> [TASK TO CARRY OUT]
Identify the line in which "attach(piece, body)" appears, then reproduce that line and all remaining lines of the records word for word.

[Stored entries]
★ ★ ★ ★
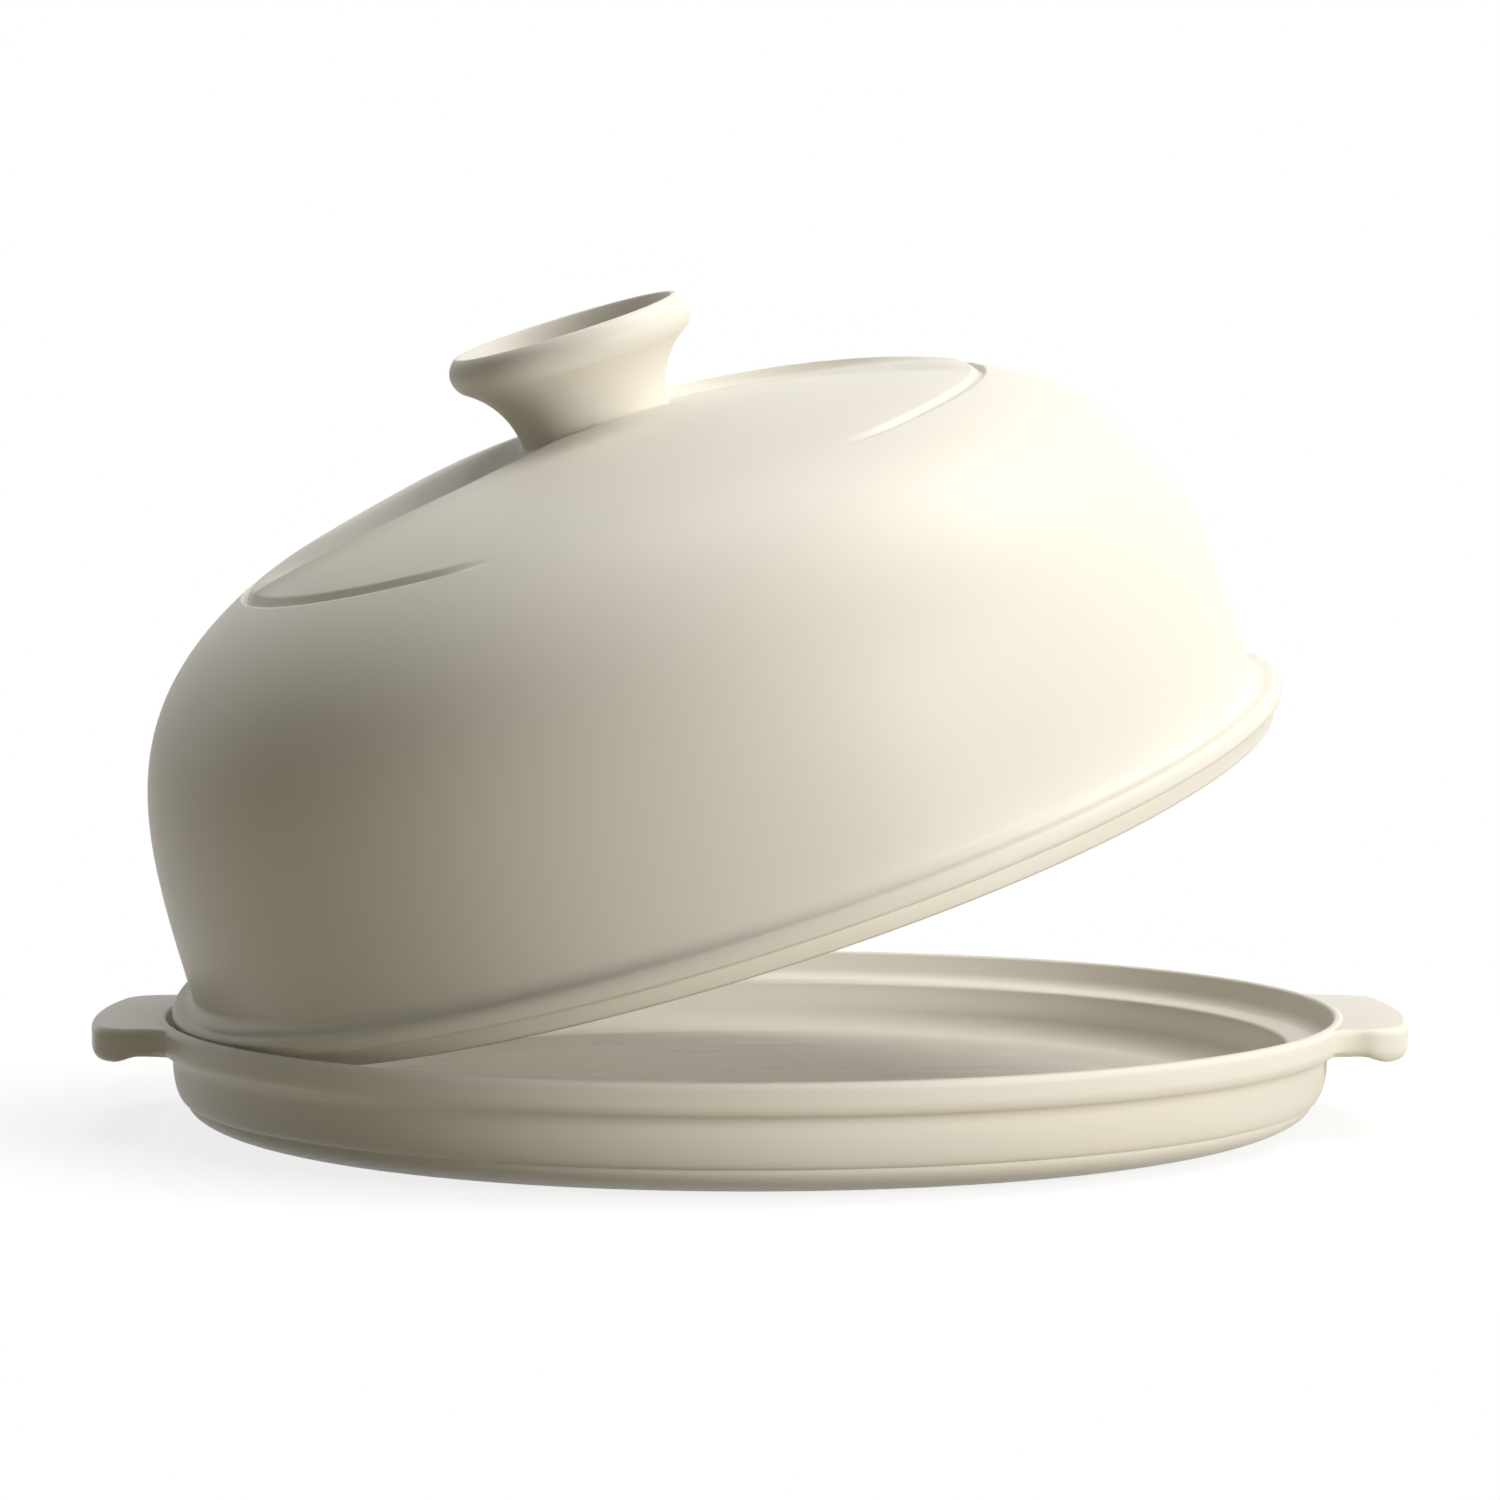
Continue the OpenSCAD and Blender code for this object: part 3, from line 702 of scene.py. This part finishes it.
studio = {
    "world": {"colour": (1.0, 0.93, 0.75), "strength": 0.03},
    # near the object the floor shows its shadow, and it turns to plain white with distance
    "floor": {"size": 24, "place": (0, 6, 0), "cuts": 8,
              "bounce": (0.44, 0.4, 0.3), "roughness": 0.9, "seen": 0.3, "glow": 0.82,
              "whiteFrom": 0.19, "whiteAt": 0.36},
    "aim": (0, 0, 0.09),
    "lamps": {
        "top": {"place": (0.624, 0.11, 1.36), "size": (0.9, 0.9),
                "watts": 14.0, "colour": (1.0, 0.985, 0.95)},
        "key": {"place": (1.55, -1.3, 0.54), "size": (1.0, 0.7),
                "watts": 28.5, "colour": (1.0, 0.99, 0.97)},
        "overhead": {"place": (-0.15, 0.3, 1.5), "size": (0.6, 0.6),
                     "watts": 4.0, "colour": (1.0, 0.985, 0.95)},
        "edge": {"place": (-1.5, 0.7, 0.6), "size": (0.8, 0.8),
                 "watts": 1.0, "colour": (1.0, 0.97, 0.92)},
    },
}


def makeCamera():
    camera = bpy.data.objects.new("camera", bpy.data.cameras.new("camera"))
    bpy.context.scene.collection.objects.link(camera)
    camera.location = cameraSet["place"]
    camera.rotation_euler = (math.radians(cameraSet["pitch"]), 0, 0)
    camera.data.lens = cameraSet["lens"]
    camera.data.sensor_width = cameraSet["sensor"]
    camera.data.clip_start, camera.data.clip_end = cameraSet["clip"]
    bpy.context.scene.camera = camera


def seenRays(nodes, links):
    # 1 for the rays that show the background: straight to the camera, in gloss or through glass
    path = nodes.new("ShaderNodeLightPath")
    last = path.outputs["Is Camera Ray"]
    for label in ("Is Glossy Ray", "Is Transmission Ray"):
        either = nodes.new("ShaderNodeMath")
        either.operation = "MAXIMUM"
        links.new(last, either.inputs[0])
        links.new(path.outputs[label], either.inputs[1])
        last = either.outputs[0]
    return last


def mixShaders(nodes, links, *sources):
    # sources: the factor, the shader at 0 and the shader at 1
    mixed = nodes.new("ShaderNodeMixShader")
    for source, socket in zip(sources, mixed.inputs):
        links.new(source, socket)
    return mixed.outputs[0]


def makeWorld(look):
    world = bpy.data.worlds.new("studio")
    bpy.context.scene.world = world
    world.use_nodes = True
    nodes, links = world.node_tree.nodes, world.node_tree.links
    lit = nodes["Background"]
    lit.inputs["Color"].default_value = (*look["colour"], 1)
    lit.inputs["Strength"].default_value = look["strength"]
    white = nodes.new("ShaderNodeBackground")
    white.inputs["Color"].default_value = (1, 1, 1, 1)
    shown = mixShaders(nodes, links, seenRays(nodes, links), lit.outputs[0], white.outputs[0])
    links.new(shown, nodes["World Output"].inputs["Surface"])


def makeFloor(look):
    bpy.ops.mesh.primitive_grid_add(x_subdivisions=look["cuts"], y_subdivisions=look["cuts"],
                                    size=look["size"], location=look["place"])
    floor = bpy.context.object
    floor.name = "floor"
    material = bpy.data.materials.new("paleFloor")
    material.use_nodes = True
    nodes, links = material.node_tree.nodes, material.node_tree.links
    body = nodes["Principled BSDF"]  # what the floor throws back on the object
    body.inputs["Base Color"].default_value = (*look["bounce"], 1)
    body.inputs["Roughness"].default_value = look["roughness"]
    dim = nodes.new("ShaderNodeBsdfDiffuse")
    dim.inputs["Color"].default_value = (look["seen"],) * 3 + (1,)
    glow = nodes.new("ShaderNodeEmission")
    glow.inputs["Strength"].default_value = look["glow"]
    near = nodes.new("ShaderNodeAddShader")
    links.new(dim.outputs[0], near.inputs[0])
    links.new(glow.outputs[0], near.inputs[1])
    white = nodes.new("ShaderNodeEmission")
    place = nodes.new("ShaderNodeNewGeometry")
    distance = nodes.new("ShaderNodeVectorMath")
    distance.operation = "LENGTH"
    links.new(place.outputs["Position"], distance.inputs[0])
    far = nodes.new("ShaderNodeMapRange")
    far.interpolation_type = "SMOOTHSTEP"
    far.inputs["From Min"].default_value = look["whiteFrom"]
    far.inputs["From Max"].default_value = look["whiteAt"]
    links.new(distance.outputs["Value"], far.inputs["Value"])
    fade = mixShaders(nodes, links, far.outputs["Result"], near.outputs[0], white.outputs[0])
    shown = mixShaders(nodes, links, seenRays(nodes, links), body.outputs[0], fade)
    links.new(shown, nodes["Material Output"].inputs["Surface"])
    floor.data.materials.append(material)


def makeLamps(lamps, target):
    for name, lamp in lamps.items():
        light = bpy.data.lights.new(name, "AREA")
        light.shape = "RECTANGLE"
        light.size, light.size_y = lamp["size"]
        light.energy = lamp["watts"]
        light.color = lamp["colour"]
        holder = bpy.data.objects.new(name, light)
        bpy.context.scene.collection.objects.link(holder)
        holder.location = lamp["place"]
        aim = Vector(target) - Vector(lamp["place"])
        holder.rotation_euler = aim.to_track_quat("-Z", "Y").to_euler()


makeCamera()
makeWorld(studio["world"])
makeFloor(studio["floor"])
makeLamps(studio["lamps"], studio["aim"])
print("camera and studio ready")

group = glazeGroup(glazeLook)
dish = makeDish()
print("dish made:", len(dish.data.vertices), "points")
dome, knob = makeLid()
print("dome and knob made:", len(dome.data.vertices), len(knob.data.vertices), "points")

for piece, body, node, slot, hasBare in (
        (dish, "base", "base_dish", "dish_glaze", True),
        (dome, "lid", "lid_dome", "dome_glaze", True),
        (knob, "lid", "lid_knob", "knob_glaze", False)):
    piece.data.materials.clear()
    piece.data.materials.append(glazeMaterial(slot, group, glazeLook, clayLook, hasBare))
    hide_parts(node)
    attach(piece, body)
print("finishes on")

bpy.context.scene.view_settings.view_transform = "Standard"
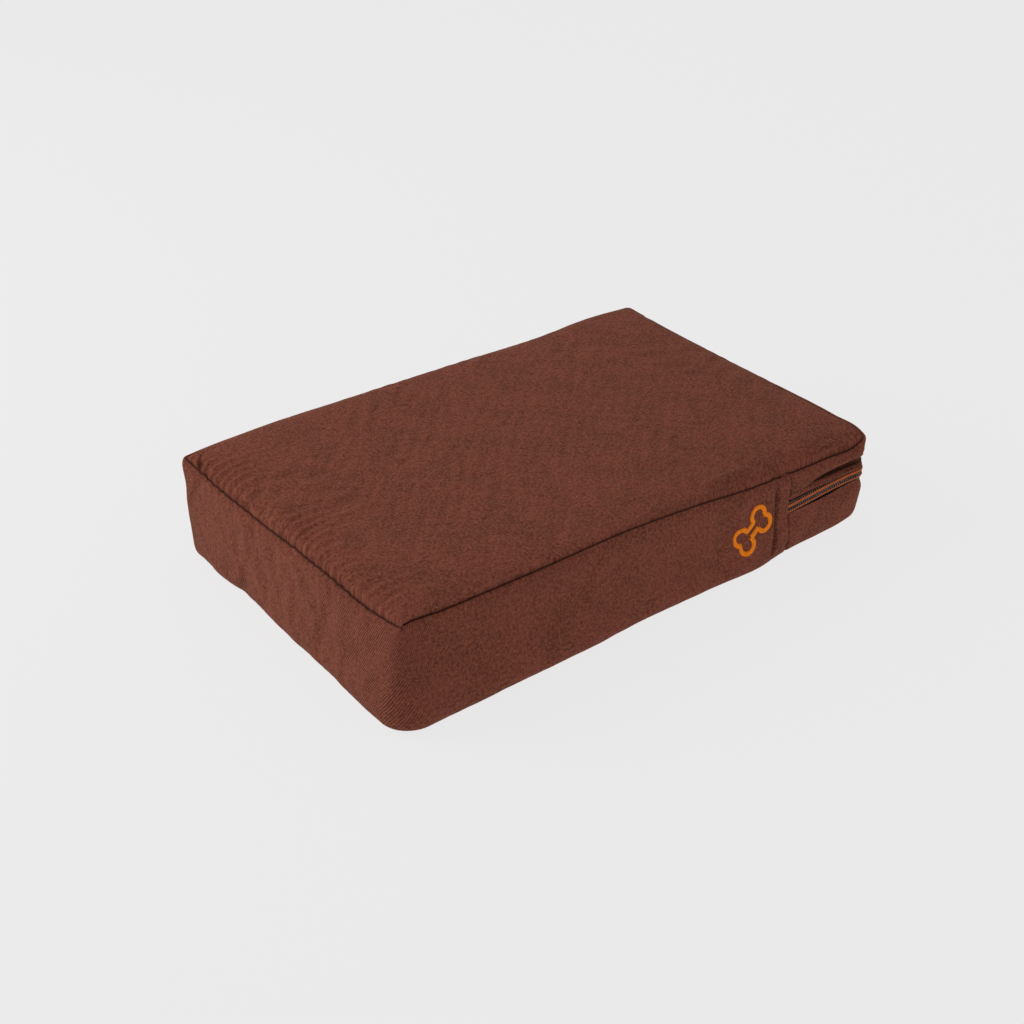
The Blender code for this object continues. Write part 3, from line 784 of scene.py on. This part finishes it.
★ ★ ★ ★
> [WORKED SOLUTION]
    attach(piece, body)
print("finishes on")

bpy.context.scene.view_settings.view_transform = "Standard"
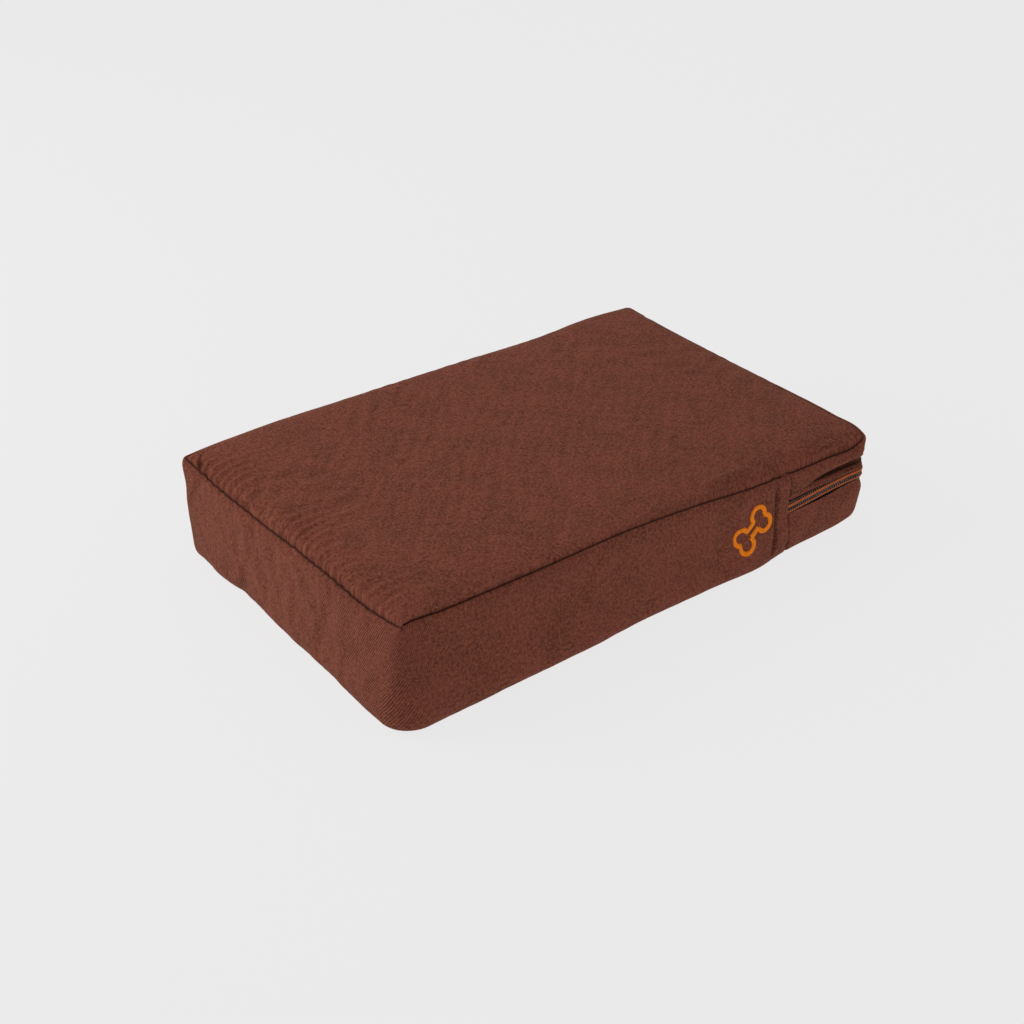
The Blender code for this object continues. Write part 3, from line 784 of scene.py on. This part finishes it.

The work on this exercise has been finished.